>> BEGIN

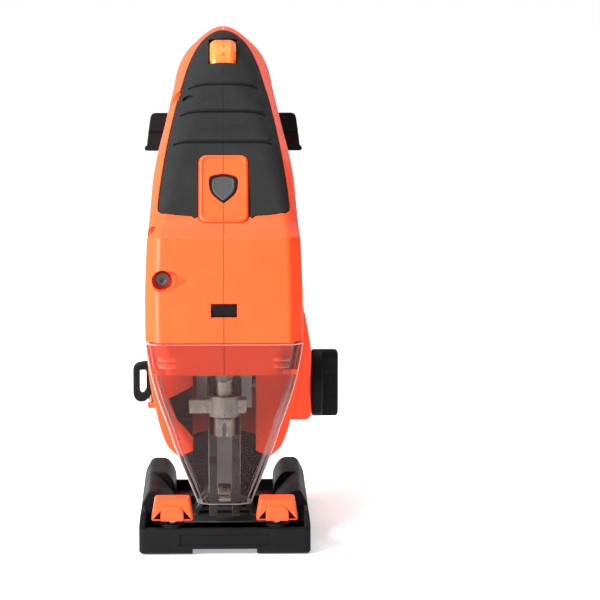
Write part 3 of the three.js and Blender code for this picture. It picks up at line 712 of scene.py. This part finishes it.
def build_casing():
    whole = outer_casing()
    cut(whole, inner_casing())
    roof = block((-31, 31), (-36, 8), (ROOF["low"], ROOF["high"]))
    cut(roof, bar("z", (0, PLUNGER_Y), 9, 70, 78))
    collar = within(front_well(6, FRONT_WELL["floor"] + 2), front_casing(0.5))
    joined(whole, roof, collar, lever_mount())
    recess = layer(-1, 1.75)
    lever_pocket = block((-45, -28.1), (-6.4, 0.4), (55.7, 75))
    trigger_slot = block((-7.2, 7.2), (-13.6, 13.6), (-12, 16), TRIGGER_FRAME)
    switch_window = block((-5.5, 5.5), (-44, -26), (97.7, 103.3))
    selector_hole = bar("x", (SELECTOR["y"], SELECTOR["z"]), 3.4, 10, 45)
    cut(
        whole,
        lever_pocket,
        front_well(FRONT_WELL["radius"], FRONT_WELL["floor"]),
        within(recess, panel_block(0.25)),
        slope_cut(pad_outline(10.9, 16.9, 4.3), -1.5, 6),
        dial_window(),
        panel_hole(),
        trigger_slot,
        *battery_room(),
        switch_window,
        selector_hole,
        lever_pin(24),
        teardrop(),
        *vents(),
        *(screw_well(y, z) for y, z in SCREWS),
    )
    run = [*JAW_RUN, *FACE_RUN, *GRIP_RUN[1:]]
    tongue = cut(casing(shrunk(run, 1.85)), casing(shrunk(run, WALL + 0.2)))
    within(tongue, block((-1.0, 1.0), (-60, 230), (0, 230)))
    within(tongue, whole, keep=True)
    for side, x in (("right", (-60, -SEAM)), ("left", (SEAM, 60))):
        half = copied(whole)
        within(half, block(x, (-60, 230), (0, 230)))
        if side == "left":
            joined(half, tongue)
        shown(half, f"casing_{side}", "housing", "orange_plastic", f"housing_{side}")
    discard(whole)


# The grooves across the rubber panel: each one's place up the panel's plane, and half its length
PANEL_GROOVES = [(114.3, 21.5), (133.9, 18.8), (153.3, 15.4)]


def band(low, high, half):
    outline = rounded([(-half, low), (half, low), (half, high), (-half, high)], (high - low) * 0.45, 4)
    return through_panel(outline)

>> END

Make an exact copy of the listing, including every line.

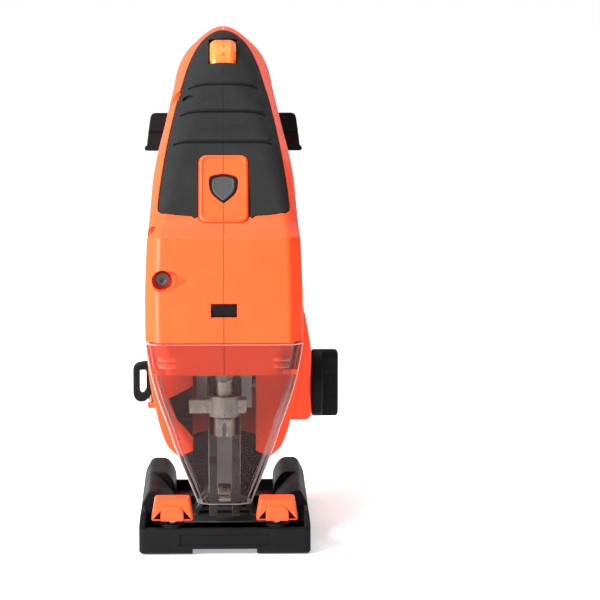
Write part 3 of the three.js and Blender code for this picture. It picks up at line 712 of scene.py. This part finishes it.
def build_casing():
    whole = outer_casing()
    cut(whole, inner_casing())
    roof = block((-31, 31), (-36, 8), (ROOF["low"], ROOF["high"]))
    cut(roof, bar("z", (0, PLUNGER_Y), 9, 70, 78))
    collar = within(front_well(6, FRONT_WELL["floor"] + 2), front_casing(0.5))
    joined(whole, roof, collar, lever_mount())
    recess = layer(-1, 1.75)
    lever_pocket = block((-45, -28.1), (-6.4, 0.4), (55.7, 75))
    trigger_slot = block((-7.2, 7.2), (-13.6, 13.6), (-12, 16), TRIGGER_FRAME)
    switch_window = block((-5.5, 5.5), (-44, -26), (97.7, 103.3))
    selector_hole = bar("x", (SELECTOR["y"], SELECTOR["z"]), 3.4, 10, 45)
    cut(
        whole,
        lever_pocket,
        front_well(FRONT_WELL["radius"], FRONT_WELL["floor"]),
        within(recess, panel_block(0.25)),
        slope_cut(pad_outline(10.9, 16.9, 4.3), -1.5, 6),
        dial_window(),
        panel_hole(),
        trigger_slot,
        *battery_room(),
        switch_window,
        selector_hole,
        lever_pin(24),
        teardrop(),
        *vents(),
        *(screw_well(y, z) for y, z in SCREWS),
    )
    run = [*JAW_RUN, *FACE_RUN, *GRIP_RUN[1:]]
    tongue = cut(casing(shrunk(run, 1.85)), casing(shrunk(run, WALL + 0.2)))
    within(tongue, block((-1.0, 1.0), (-60, 230), (0, 230)))
    within(tongue, whole, keep=True)
    for side, x in (("right", (-60, -SEAM)), ("left", (SEAM, 60))):
        half = copied(whole)
        within(half, block(x, (-60, 230), (0, 230)))
        if side == "left":
            joined(half, tongue)
        shown(half, f"casing_{side}", "housing", "orange_plastic", f"housing_{side}")
    discard(whole)


# The grooves across the rubber panel: each one's place up the panel's plane, and half its length
PANEL_GROOVES = [(114.3, 21.5), (133.9, 18.8), (153.3, 15.4)]


def band(low, high, half):
    outline = rounded([(-half, low), (half, low), (half, high), (-half, high)], (high - low) * 0.45, 4)
    return through_panel(outline)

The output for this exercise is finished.